Interestingly, the waist circumference was lower in the bariatric group, which concurs with previous studies that showed positive correlations between IL-6 and abdominal adiposity [32]. The IL-6 is acknowledged to have pro-inflammatory properties and to be involved in pathogenesis of insulin resistance, T2DM, and atherosclerosis [35, 36]. Therefore, it seems that reduction of IL-6 levels may be related to improvement of metabolic and cardiovascular risk, reflected by decreased fasting glucose, HbA1c, triglycerides, and increased HDL-c.

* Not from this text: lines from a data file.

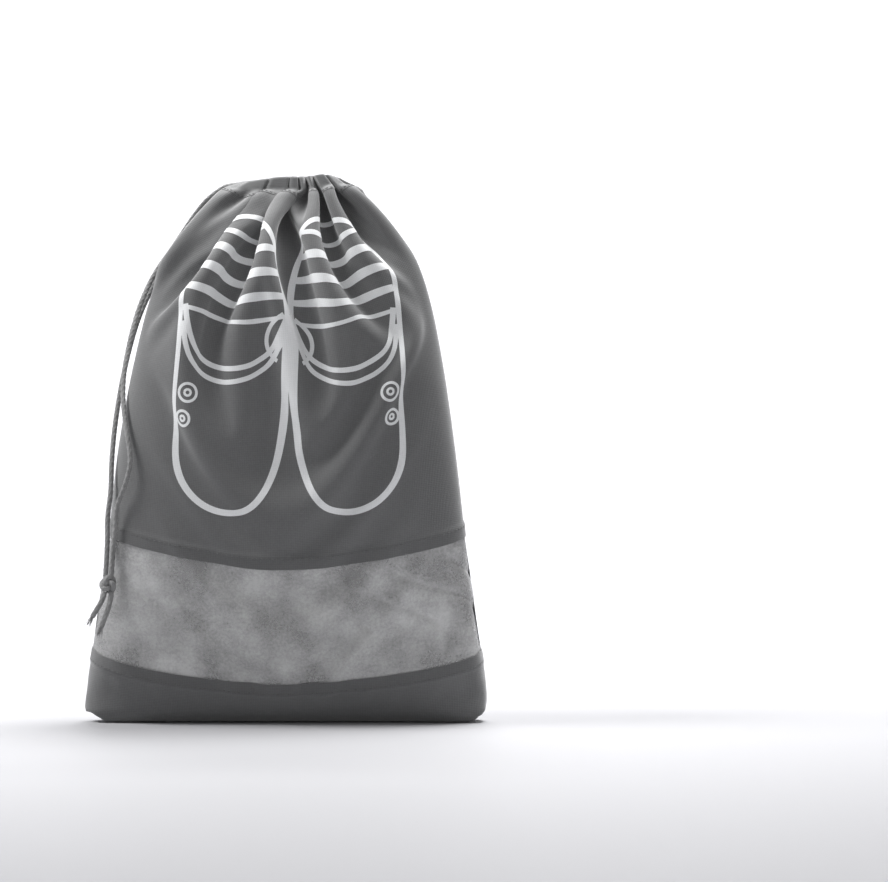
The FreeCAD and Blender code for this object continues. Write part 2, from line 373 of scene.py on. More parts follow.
# ---------------------------------------------------------------- the cloth's solver
STEPS = 1200
STEP_TIME = 1 / 450
DRAG = 0.97
MOST_ACROSS, MOST_DEEP = 0.1495, 0.0595  # the draped cloth reaches no further than this
CORNER_TAKE_UP = 0.070                  # the bottom seam's width lost in its two corner folds
FINE_CREASE_PASSES = 3                  # smoothing that takes out creases as fine as the grid
SEAM_TAKE_UP = 0.120                    # the side seams' height lost in their puckers above the belly
BENDING = [(2, 10.0), (4, 24.0)]        # cells that a bending spring spans, and how soft it is
WEIGHT = 0.4                            # metres per second squared: light cloth that its contents hold
START_NOISE = 0.0002                    # small random shifts, so that the cloth can buckle either way
CONTENTS_GRIP, GROUND_GRIP = 0.7, 0.3   # the share of its speed that touching cloth keeps
FASTEST = 1.2                           # metres per second, a limit that keeps the solver calm
SEAM_LOW = 0.06                         # the side seams are drawn in from this flat height up
PRESSED_SHARE, PRESSED_Z = 0.9, 0.002   # the contents stand on this much of the base and hold it this low
TUCK_HELD = 0.6                         # the side seams are held in this share of the tucks' depth
SEAM_SLACK = 0.003                      # and may stand this much further out


def springs(heights):
    """Groups of pairs that don't share a point: (rows a, columns a, rows b, columns b, length, softness)."""
    rows, columns = len(heights), 2 * CELLS_ACROSS
    take_up = 1 - CORNER_TAKE_UP * (1 - smooth_step(heights, 0, 0.05))
    width = FLAT_WIDTH / CELLS_ACROSS * take_up[:, None]
    up = np.diff(heights)
    every = np.arange(columns)
    groups = []

    def along_rows(reach, softness):
        for first in range(2):
            a = every[(every // reach) % 2 == first]
            if reach > 1:
                a = a[(a % CELLS_ACROSS) + reach <= CELLS_ACROSS]
            b = (a + reach) % columns
            r = np.arange(rows)
            groups.append((r[:, None], a[None], r[:, None], b[None], reach * width, softness))

    from_seam = np.minimum(every % CELLS_ACROSS, -every % CELLS_ACROSS) * FLAT_WIDTH / CELLS_ACROSS
    above_belly = smooth_step(heights, 0.18, 0.26)[:, None]
    shrink = SEAM_TAKE_UP * above_belly * (1 - smooth_step(from_seam, 0.012, 0.060))

    def up_columns(reach, softness):
        for first in range(2):
            r = np.arange(rows - reach)
            r = r[(r // reach) % 2 == first]
            length = (heights[r + reach] - heights[r])[:, None] * (1 - shrink[r])
            groups.append((r[:, None], every[None], (r + reach)[:, None], every[None], length, softness))

    def diagonals(softness):
        for first in range(2):
            r = np.arange(first, rows - 1, 2)
            length = np.hypot(up[r][:, None], width[r])
            for side in (1, -1):
                b = (every + side) % columns
                groups.append((r[:, None], every[None], (r + 1)[:, None], b[None], length, softness))

    along_rows(1, 0.0)
    up_columns(1, 0.0)
    diagonals(1.0)
    for reach, softness in BENDING:
        along_rows(reach, softness)
        up_columns(reach, softness)
    return groups


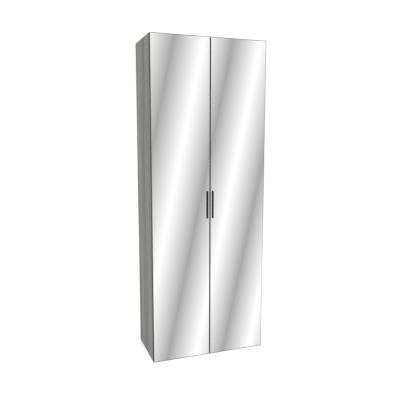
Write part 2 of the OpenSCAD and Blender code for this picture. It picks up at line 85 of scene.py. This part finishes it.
# Shares of a shank's width: the depth of its thread on both sides, and its tip
THREAD_DEPTH = 0.25
SCREW_TIP = 0.12
# A cross recess: the width of an arm to its span, and its depth to the head's height
RECESS_ARM = 0.2
RECESS_DEPTH = 0.65
# The width of a buffer's stem at its end, to its full width
STEM_END = 0.57
SPIN_SEED = 7

# Linear colours, many as a pair that is mixed
WARM_AND_COOL_DARK = ((0.1185, 0.1115, 0.0945), (0.1105, 0.116, 0.099))
WARM_AND_COOL_LIGHT = ((0.2535, 0.247, 0.225), (0.2405, 0.250, 0.2355))
DECOR_PORE = (0.090, 0.086, 0.077)
BOARD_BAND = (0.190, 0.188, 0.176)
# The doors' edge band is dark partly as its own colour and partly as painted shade, standing in
# for the shade on the doors' edges and in the gaps beside them
DOOR_BAND_AND_PAINTED_SHADE = (0.040, 0.040, 0.038)
SILVER = (0.962, 0.962, 0.961)
GLASS_EDGE = (0.12, 0.19, 0.165)
COAT = ((0.006, 0.006, 0.006), (0.011, 0.011, 0.011))
RAW_FIBRE = ((0.170, 0.098, 0.052), (0.330, 0.205, 0.115))
FIBRE_STAIN = (0.150, 0.085, 0.045)
BEECH = ((0.38, 0.22, 0.11), (0.60, 0.40, 0.22))

# Streaks of the grey decor, as noise cells in a metre across and along the grain
SWAY_CELLS = (3.0, 0.9)
WIDE_CELLS = (9.0, 0.22)
BROAD_CELLS = (44.0, 1.1)
FINE_CELLS = (260.0, 4.0)
PORE_CELLS = (1100.0, 38.0)
TINT_CELLS = (16.0, 0.9)
MOST_SWAY = 0.02

# The photo's view: place in metres, angles in degrees, lens in millimetres
CAMERA_PLACE = (-1.2676, -3.5129, 1.6898)
CAMERA_DOWN = 7.544
CAMERA_TO_RIGHT = 19.826
CAMERA_LENS = 42.6

# Where each soft box stands and how wide it is, in metres, and its power in watts
SOFT_BOXES = {"key": ((-3.2, -3.6, 4.2), 2.6, 52), "fill": ((3.6, -2.4, 2.6), 3.0, 25),
              "front": ((0.6, -4.5, 2.0), 2.2, 170), "back": ((1.6, 3.8, 3.6), 3.0, 45)}


# Node helpers, for shaders and shapes alike

class Number:
    """A number that nodes work out, for use in sums like a plain one."""

    def __init__(self, socket):
        self.socket = socket

    def __add__(self, other):
        return solve("ADD", self, other)

    def __sub__(self, other):
        return solve("SUBTRACT", self, other)

    def __rsub__(self, other):
        return solve("SUBTRACT", other, self)

    def __mul__(self, other):
        return solve("MULTIPLY", self, other)

    def __truediv__(self, other):
        return solve("DIVIDE", self, other)

    def __rtruediv__(self, other):
        return solve("DIVIDE", other, self)

    def __pow__(self, other):
        return solve("POWER", self, other)

    def __abs__(self):
        return solve("ABSOLUTE", self)


def feed(socket, value):
    """Links an input to a node's output, or sets it to a plain value."""
    if isinstance(value, Number):
        value = value.socket
    if isinstance(value, bpy.types.NodeSocket):
        socket.id_data.links.new(value, socket)
    elif socket.type == "RGBA":
        socket.default_value = (*value, 1)
    else:
        socket.default_value = value


def set_up(node, **values):
    """Sets a node's properties and inputs, with _ for each space in an input's name."""
    for key, value in values.items():
        label = key.replace("_", " ")
        if label in node.inputs:
            feed(node.inputs[label], value)
        else:
            setattr(node, key, value)
    return node


def place(tree, kind, **values):
    """Adds a node to a tree and sets it up."""
    return set_up(tree.nodes.new(kind), **values)


def solve(operation, *values):
    """A math node on numbers, of which at least one is worked out by nodes."""
    tree = next(value.socket.id_data for value in values if isinstance(value, Number))
    made = place(tree, "ShaderNodeMath", operation=operation)
    for socket, value in zip(made.inputs, values):
        feed(socket, value)
    return Number(made.outputs[0])


def fit(value, low, high, new_low, new_high, smooth=False):
    """Maps low..high to new_low..new_high and holds the ends."""
    made = place(value.socket.id_data, "ShaderNodeMapRange", Value=value, From_Min=low,
                 From_Max=high, To_Min=new_low, To_Max=new_high,
                 interpolation_type="SMOOTHSTEP" if smooth else "LINEAR")
    return Number(made.outputs["Result"])


def split(vector):
    """The x, y and z of a vector."""
    made = place(vector.id_data, "ShaderNodeSeparateXYZ", Vector=vector)
    return [Number(part) for part in made.outputs]


def join(tree, x=0.0, y=0.0, z=0.0):
    """A vector of three numbers."""
    return place(tree, "ShaderNodeCombineXYZ", X=x, Y=y, Z=z).outputs[0]


# Shader helpers

def new_material(name):
    """A material with only a principled shader, and that shader."""
    material = bpy.data.materials.new(name)
    material.use_nodes = True
    return material, material.node_tree.nodes["Principled BSDF"]


def own_place(shader):
    """Each point's place on the piece, in metres."""
    return shader.id_data.nodes.new("ShaderNodeTexCoord").outputs["Object"]


def own_normal(shader):
    """The surface's direction in the piece's own axes, as three numbers."""
    return split(shader.id_data.nodes.new("ShaderNodeTexCoord").outputs["Normal"])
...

In our study, it can be speculated that bariatric surgery promoted a long-term sustainable improvement in metabolic profile. It can also be suggested that even in post-bariatric patients with high RWR, effective post-surgery weight loss may prevent the augmenting of IL-6, which is paramount to maintaining their metabolic and cardiovascular integrity. Further research is needed to ratify these results.

Limitation

Although promising, our results must be viewed with caution. Since we did not evaluate pre-surgical clinical conditions and inflammatory status, we have limitations on our statements herein presented. Minimal specificities regarding differences on surgeons’ techniques must be considered as a limitation. However, an effective EWL was successfully achieved. Therefore, surgical failure can be discarded. The cross-sectional design limits cause-and-effect relationships. A healthy age-matched control group would allow a better understanding of the status of chronic inflammation and lack of it is another limitation. Ideally, the clinical long-term follow-up of these patients would lower the potential sources of bias since clinical outcomes may be differently affected by multidisciplinary approaches. Lastly, the different recruitment methods for studied groups are also further selection bias. However, as our medical team followed all patients for at least one year, we believe that careful screening minimized possible interference with the outcomes studied. Therefore, it is possible to believe that the potential abovementioned bias due to secondary diseases or medications on inflammatory markers were eliminated.

Conclusion

Our results have shown that an expressive post-bariatric weight loss, even in those patients with high ratio of weight regain, may maintain the improved metabolic profile. Probably, the inflammatory status, particularly the observed decreased circulating levels of interleukin-6, seemed to play an essential role in our findings. Further studies are needed to better define the possible metabolic protection in post-bariatric patients in the long term.